Set the edge color to 'darkgreen'.  

In [None]:
plt.figure(figsize=(8, 6))
plt.hist(df['tip'], bins=20, color='lightgreen', edgecolor='darkgreen')
plt.title('Histogram of Tip with Customizations')
plt.xlabel('Tip')
plt.ylabel('Frequency')
plt.show()

d. Display Both Histograms Together one on tio of the other.
adjust labels and adjust the transparency (alpha) of the histograms to visualize overlapping distributions.

In [None]:
plt.hist(df['total_bill'], bins=20, color='skyblue', edgecolor='black', label = 'tip')
plt.hist(df['tip'], bins=20, color='lightgreen',alpha =0.5, edgecolor='darkgreen', label= 'total bill')

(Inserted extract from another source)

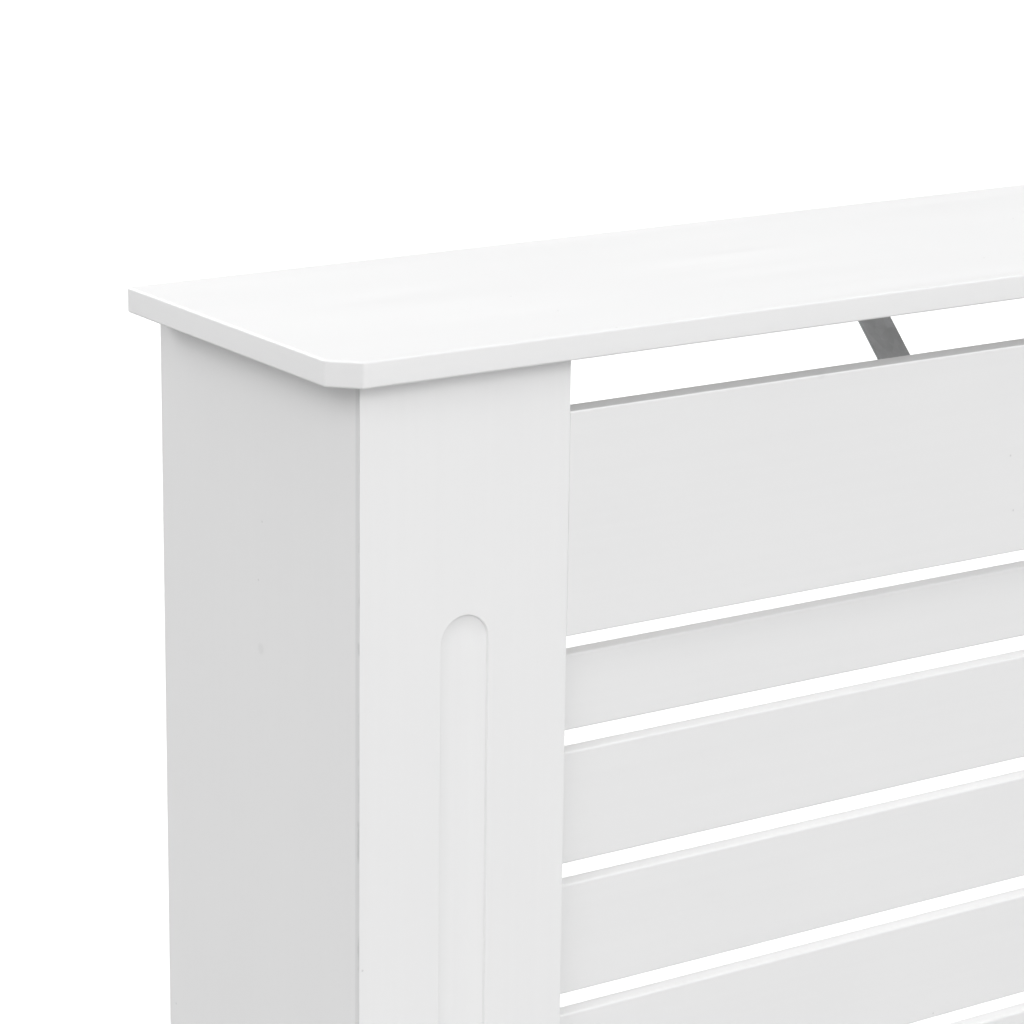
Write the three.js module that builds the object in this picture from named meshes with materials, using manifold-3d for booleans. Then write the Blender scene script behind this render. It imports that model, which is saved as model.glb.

plt.title('Histogram of Total Bill with Customizations')
plt.title('Histogram of Tip with Customizations')
plt.ylabel('Frequency')
plt.legend()

plt.show()

In [None]:
e. 
Explore the effect of different bin sizes on the representation of data distribution.

##### 4. Bar Plot:

a. Basic Bar Plot:  
Create a bar plot showing the average tip amount for each day of the week.

In [None]:
avg_tip_per_day = df.groupby('day')['tip'].mean()
plt.figure(figsize=(8, 6))
plt.bar(avg_tip_per_day.index, avg_tip_per_day.values)

plt.show()

##### b. Enhance the Bar Plot:
Change the bar color to 'coral'.  
Set the edge color to 'black'.  
Add titles and labels to the axes.  

In [None]:
plt.bar(avg_tip_per_day.index, avg_tip_per_day.values,color='coral', edgecolor='black')
plt.title('Average Tip by Day')
plt.xlabel('Day')
plt.ylabel('Average Tip')
plt.show()
 


##### 5. Pie Charts
a. Pie Chart for 'smoker'  
Create a pie chart showing the proportion of smokers vs. non-smokers.  
Set the colors to ['lightcoral', 'lightskyblue'].
use the autopct='%1.1f%%' in the plt.pie to format the precentage.

In [None]:
smoker_counts = df['smoker'].value_counts()

In [None]:
plt.figure(figsize=(6, 6))
plt.pie(smoker_counts, labels=smoker_counts.index, 
        colors=['lightcoral', 'lightskyblue'], 
        autopct='%1.1f%%', #we didnt show this in class it is a way to formt the numbres
        startangle=90)
plt.title('Proportion of Smokers vs. Non-Smokers')
plt.show()

b. Pie Chart for 'time'  
Create a pie chart showing the proportion of Lunch vs. Dinner.  
Set the colors to ['lightgreen', 'lightblue'].  
use startangle=90 inside plt.pie, see what it does to your chart  

In [None]:
time_counts = df['time'].value_counts()

In [None]:
plt.figure(figsize=(6, 6))
plt.pie(time_counts,
        labels=time_counts.index, 
        colors=['lightgreen', 'lightblue'],
        autopct='%1.1f%%', 
        #startangle=90
       )
plt.title('Proportion of Lunch vs. Dinner')
plt.show()

c. Pie Chart for 'day'
Create a pie chart showing the distribution of days.  
Include the following customizations:
- Explode the 'Sunday' slice by 0.1.
- Set the colors to ['gold', 'yellowgreen', 'lightcoral', 'lightskyblue'].
- Add a shadow to the pie chart.

In [None]:
day_counts = df['day'].value_counts()
explode = [0, 0, 0, 0.1]  # Explode Sunday slice
colors = ['gold', 'yellowgreen', 'lightcoral', 'lightskyblue']
plt.figure(figsize=(6, 6))
plt.pie(day_counts,
        labels=day_counts.index,
        colors=colors, explode=explode,
        shadow=True)
plt.title('Distribution of Days')
plt.show()

d.
- Experiment with different start angles to rotate the pie chart and observe the visual effect.
- Experiment with different Explode values.